● Collected material:
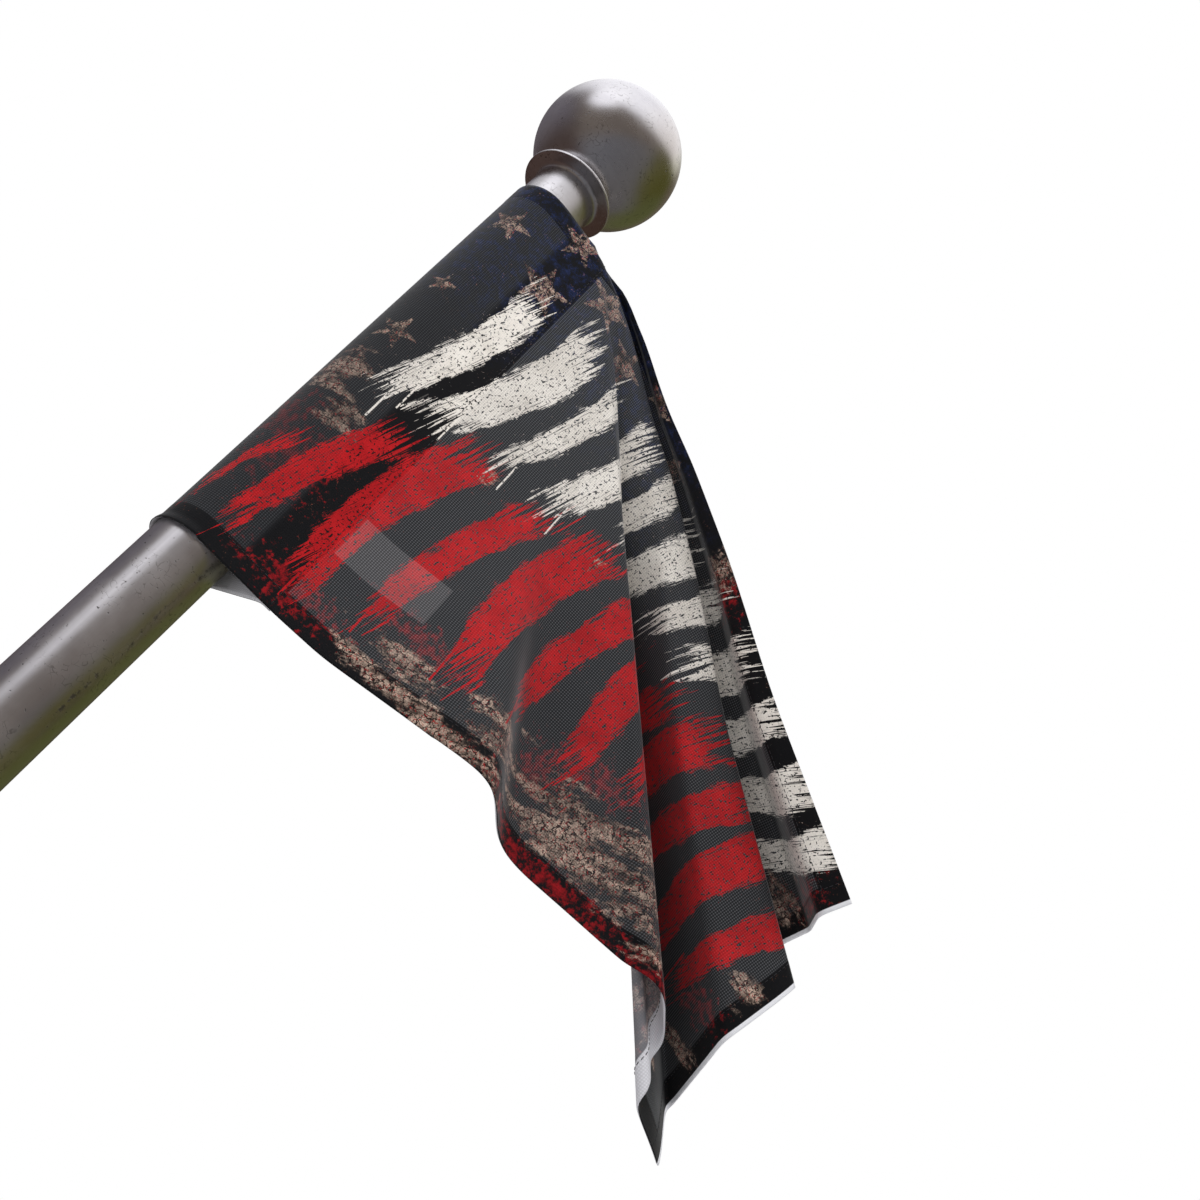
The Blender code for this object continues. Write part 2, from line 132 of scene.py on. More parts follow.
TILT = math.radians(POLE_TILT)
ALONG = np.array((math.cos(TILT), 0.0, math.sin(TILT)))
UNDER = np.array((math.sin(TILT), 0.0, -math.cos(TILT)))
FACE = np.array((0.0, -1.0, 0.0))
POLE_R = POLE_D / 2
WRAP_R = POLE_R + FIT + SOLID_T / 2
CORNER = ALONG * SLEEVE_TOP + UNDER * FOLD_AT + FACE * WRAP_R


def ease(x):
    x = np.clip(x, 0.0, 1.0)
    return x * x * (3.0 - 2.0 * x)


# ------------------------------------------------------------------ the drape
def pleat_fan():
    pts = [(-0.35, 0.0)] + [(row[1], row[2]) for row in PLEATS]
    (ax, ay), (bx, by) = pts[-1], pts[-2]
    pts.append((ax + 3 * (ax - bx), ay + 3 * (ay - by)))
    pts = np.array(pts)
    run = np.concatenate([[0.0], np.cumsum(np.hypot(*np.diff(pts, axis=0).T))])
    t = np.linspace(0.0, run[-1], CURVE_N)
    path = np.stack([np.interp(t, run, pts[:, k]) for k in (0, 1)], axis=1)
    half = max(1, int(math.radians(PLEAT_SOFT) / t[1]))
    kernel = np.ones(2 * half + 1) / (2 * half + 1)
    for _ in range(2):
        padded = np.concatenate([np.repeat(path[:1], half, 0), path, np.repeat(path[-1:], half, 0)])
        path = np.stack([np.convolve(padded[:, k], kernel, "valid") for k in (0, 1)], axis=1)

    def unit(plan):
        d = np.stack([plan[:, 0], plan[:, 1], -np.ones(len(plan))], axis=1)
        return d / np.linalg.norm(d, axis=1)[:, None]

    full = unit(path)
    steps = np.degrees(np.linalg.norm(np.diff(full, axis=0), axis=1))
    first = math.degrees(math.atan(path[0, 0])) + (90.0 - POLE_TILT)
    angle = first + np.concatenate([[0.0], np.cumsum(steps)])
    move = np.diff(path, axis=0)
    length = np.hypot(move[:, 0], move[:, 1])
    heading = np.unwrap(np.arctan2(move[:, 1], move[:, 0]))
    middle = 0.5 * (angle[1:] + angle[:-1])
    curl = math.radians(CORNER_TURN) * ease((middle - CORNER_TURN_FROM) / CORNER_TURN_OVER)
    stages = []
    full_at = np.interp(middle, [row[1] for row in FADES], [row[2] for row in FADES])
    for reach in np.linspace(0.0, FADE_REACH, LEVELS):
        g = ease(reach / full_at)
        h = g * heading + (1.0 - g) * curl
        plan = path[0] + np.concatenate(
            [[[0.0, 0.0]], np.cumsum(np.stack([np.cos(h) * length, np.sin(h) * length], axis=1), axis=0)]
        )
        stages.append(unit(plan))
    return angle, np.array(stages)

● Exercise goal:
Each line of the material must be restated exactly.

● Answer below:
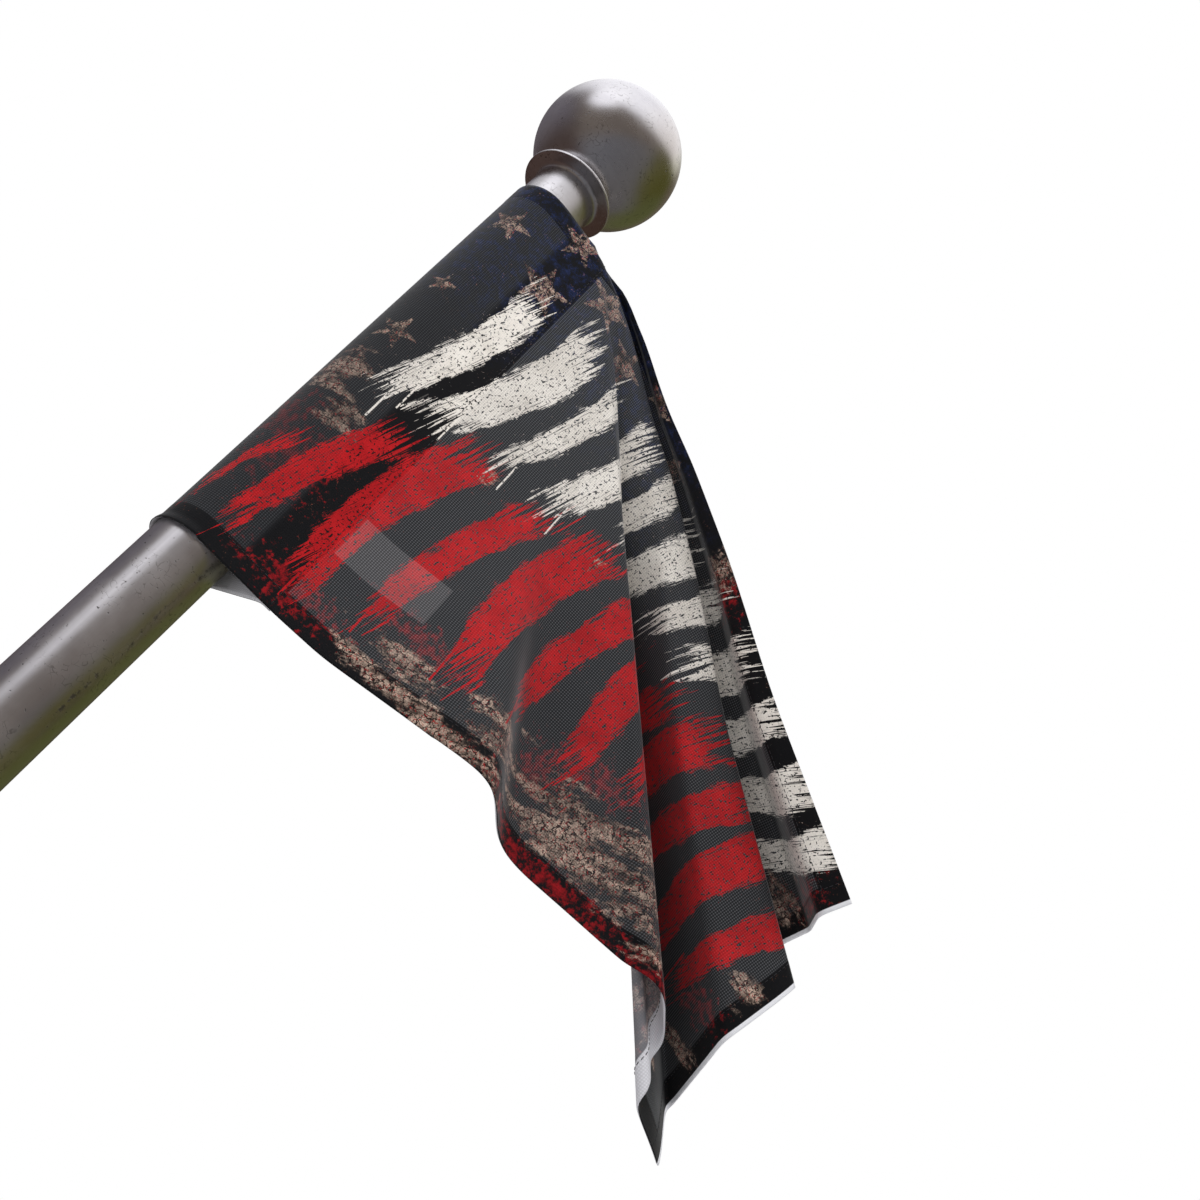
The Blender code for this object continues. Write part 2, from line 132 of scene.py on. More parts follow.
TILT = math.radians(POLE_TILT)
ALONG = np.array((math.cos(TILT), 0.0, math.sin(TILT)))
UNDER = np.array((math.sin(TILT), 0.0, -math.cos(TILT)))
FACE = np.array((0.0, -1.0, 0.0))
POLE_R = POLE_D / 2
WRAP_R = POLE_R + FIT + SOLID_T / 2
CORNER = ALONG * SLEEVE_TOP + UNDER * FOLD_AT + FACE * WRAP_R


def ease(x):
    x = np.clip(x, 0.0, 1.0)
    return x * x * (3.0 - 2.0 * x)


# ------------------------------------------------------------------ the drape
def pleat_fan():
    pts = [(-0.35, 0.0)] + [(row[1], row[2]) for row in PLEATS]
    (ax, ay), (bx, by) = pts[-1], pts[-2]
    pts.append((ax + 3 * (ax - bx), ay + 3 * (ay - by)))
    pts = np.array(pts)
    run = np.concatenate([[0.0], np.cumsum(np.hypot(*np.diff(pts, axis=0).T))])
    t = np.linspace(0.0, run[-1], CURVE_N)
    path = np.stack([np.interp(t, run, pts[:, k]) for k in (0, 1)], axis=1)
    half = max(1, int(math.radians(PLEAT_SOFT) / t[1]))
    kernel = np.ones(2 * half + 1) / (2 * half + 1)
    for _ in range(2):
        padded = np.concatenate([np.repeat(path[:1], half, 0), path, np.repeat(path[-1:], half, 0)])
        path = np.stack([np.convolve(padded[:, k], kernel, "valid") for k in (0, 1)], axis=1)

    def unit(plan):
        d = np.stack([plan[:, 0], plan[:, 1], -np.ones(len(plan))], axis=1)
        return d / np.linalg.norm(d, axis=1)[:, None]

    full = unit(path)
    steps = np.degrees(np.linalg.norm(np.diff(full, axis=0), axis=1))
    first = math.degrees(math.atan(path[0, 0])) + (90.0 - POLE_TILT)
    angle = first + np.concatenate([[0.0], np.cumsum(steps)])
    move = np.diff(path, axis=0)
    length = np.hypot(move[:, 0], move[:, 1])
    heading = np.unwrap(np.arctan2(move[:, 1], move[:, 0]))
    middle = 0.5 * (angle[1:] + angle[:-1])
    curl = math.radians(CORNER_TURN) * ease((middle - CORNER_TURN_FROM) / CORNER_TURN_OVER)
    stages = []
    full_at = np.interp(middle, [row[1] for row in FADES], [row[2] for row in FADES])
    for reach in np.linspace(0.0, FADE_REACH, LEVELS):
        g = ease(reach / full_at)
        h = g * heading + (1.0 - g) * curl
        plan = path[0] + np.concatenate(
            [[[0.0, 0.0]], np.cumsum(np.stack([np.cos(h) * length, np.sin(h) * length], axis=1), axis=0)]
        )
        stages.append(unit(plan))
    return angle, np.array(stages)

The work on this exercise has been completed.